Dia de reflexão: quando é que isto acaba?

Não será um atestado de menoridade mental e de paternalismo estatal, que obriga o país a um pesaroso silêncio de 24 horas e a comunicação social a um penoso exercício de auto-censura?

Durante a campanha foi discutida a possibilidade de se proibirem os jogos de futebol em dia de eleições, para não perturbar os cidadãos mais impressionáveis. Muito boa gente divertiu-se a gozar com tal ideia, por entender que ela infantilizava maiores de idade dotados de meninges e livre-arbítrio. É um facto. Mas pergunto: e esta coisa patética chamada “dia de reflexão”? Não será ela um atestado de menoridade mental e de paternalismo estatal, que obriga o país a um pesaroso silêncio de 24 horas e a comunicação social a um penoso exercício de auto-censura?
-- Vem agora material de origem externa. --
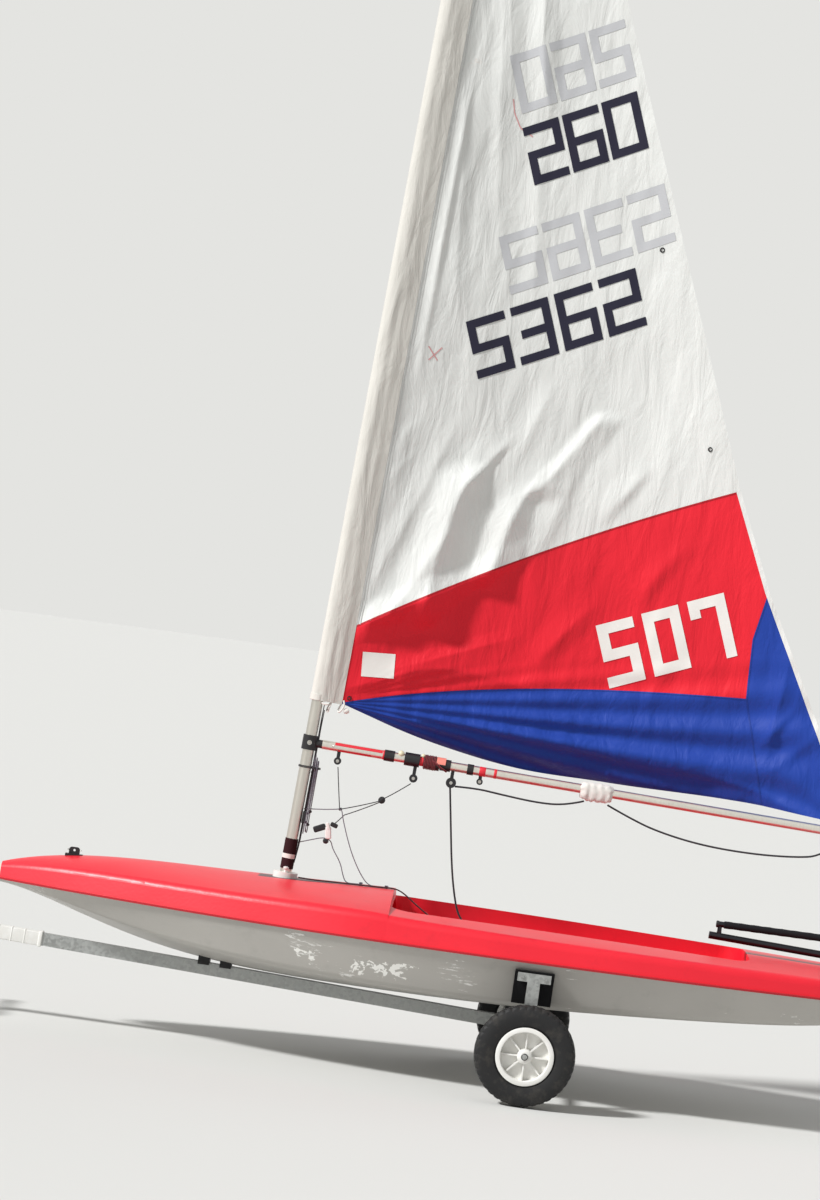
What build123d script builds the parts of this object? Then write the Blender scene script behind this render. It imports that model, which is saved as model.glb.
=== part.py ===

A proibição de falar sobre política em véspera de eleições é muito mais grave do que impedir pontapés na bola no dia do voto, e vejo pouca gente a indignar-se com isso. Os semanários que saem ao sábado têm de sair à sexta-feira. Os programas de debate político estão condenados a patrulhar as palavras. Os telejornais dedicam-se à política internacional e aos passarinhos. E tudo isto para quê? Para que o cidadão eleitor possa sentar o rabo numa rocha granítica e repousar o queixo no punho, como O Pensador de Rodin, aguardando a iluminação celeste. Após 24 horas de recolhimento, ele está enfim em condições de oferecer à República a sabedoria de um voto profundamente meditado. Para um estado laico, este dia de reflexão cheira demasiado a incenso e a reclusão monástica. A política não é uma matéria do foro íntimo. Os assuntos da polis são para serem debatidos na praça pública. As reflexões fazem-se em voz alta.

Mas, em bom rigor, o problema não está propriamente na lei, que é bem mais modesta do que as consequências práticas que dela advieram. De facto, as várias leis eleitorais proíbem apenas a propaganda em véspera de eleições. Sublinhe-se a palavra “propaganda”. Que haja limites temporais à publicação de sondagens, para evitar tentativas de manipulação de última hora, eu até consigo perceber. Que se queira acabar com o frenesim da campanha eleitoral um dia antes de abrirem as urnas, já acho bastante desnecessário, mas ainda aceito. Agora, que os jornais, as televisões e as redes sociais estejam abrangidas por esta lei da rolha parece-me absolutamente inadmissível. É uma censura limitada a 24 horas, mas é uma censura, ainda assim.

Como é que passámos da proibição da propaganda à obrigatoriedade do silêncio? O busílis reside no facto de a Comissão Nacional de Eleições (CNE), no já distante ano de 1982, ter entendido que a proibição de propaganda eleitoral significava a impossibilidade de transmitir “notícias, reportagens ou entrevistas que de qualquer modo possam ser entendidas como favorecendo ou prejudicando um concorrente às eleições, em detrimento ou vantagem de outro”. Esta formulação é tão abrangente que dá para tudo – em última análise, uma simples notícia de jornal ou um artigo de opinião podem ser considerados propaganda eleitoral.

Em 2014, a CNE foi ainda mais longe, pronunciando-se especificamente sobre o Facebook: “tratando-se quer de cronologias pessoais quer de páginas do Facebook, elas não podem registar qualquer acção de propaganda praticada após as 00h00 da véspera da eleição”, a não ser em posts reservados a “amigos” ou “amigos dos amigos”. É fácil de ver que este nível de picuinhice é não só caricato e censório, como é impraticável no mundo cada vez mais complexo das redes sociais. A CNE anda há décadas a ser mais papista do que o Papa. Passaram-se 42 anos desde o 25 de Abril de 1974. Já nos tratavam como adultos, não?